Belize breitet sich bedächtig, fast ehrfürchtig mit Bläsern vor dem ewigen Supervillain MF DOOM aus, quasi als Sequel zu The Mouse and The Mask. Aquamarine schlängelt sich mit Michael sphärisch um die Ästhetik von Kiwanuka, deutet chorale und sinfonische Texturen im dezenten Hintergrund an, während die cinematographisch gehauchte Nummer dringlicher scheppernd, derweil Identical Deaths sich in die lauschige Lounge zurückzieht, Überblendungen von Lavalampen-Zeitlupenaufnahmen zeigt, und dann über weite Strecken in Trance nonchalant abdriftet, die Gedanken als Instrumental schweifen lässt: „I thought, „Why? How could this have ever been if I’m blessed?“/ Then I had a talk with God that was interview-esque/ He said, „‚Riq, as near as the west and far as the east/ There’s a warrant for your arrest by the karma police„.
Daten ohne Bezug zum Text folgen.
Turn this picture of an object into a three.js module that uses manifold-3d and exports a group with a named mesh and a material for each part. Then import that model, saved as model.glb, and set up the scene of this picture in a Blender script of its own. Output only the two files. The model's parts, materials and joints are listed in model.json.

Vom Niveau, das Close to Famous hat, können andere Platten nur träumen. Hier ist es „nur“ ein solider Standard, der wie auch das retroaffin-sinistre Griselda-Zusammentreffen mit Conway the Machine in Saltwater ein klein wenig im Schatten des vorangehenden Strangers steht, in dem sich Run the Jewels und A$AP Rocky vor abgedämpft flimmerndem Kurbeln die Klinke in die Hand geben – durchaus mit Symbolcharakter: Cheat Codes ist ein ausfallfreies Gipfeltreffen mit einer imposanten Gästeliste als zusätzlichen Katalysator, das einem an starken Genre-Platten nicht armen Jahrgang auch ohne ikonische Über-Tracks einem kleinen Triumphzug über den Erwartungen gleicht.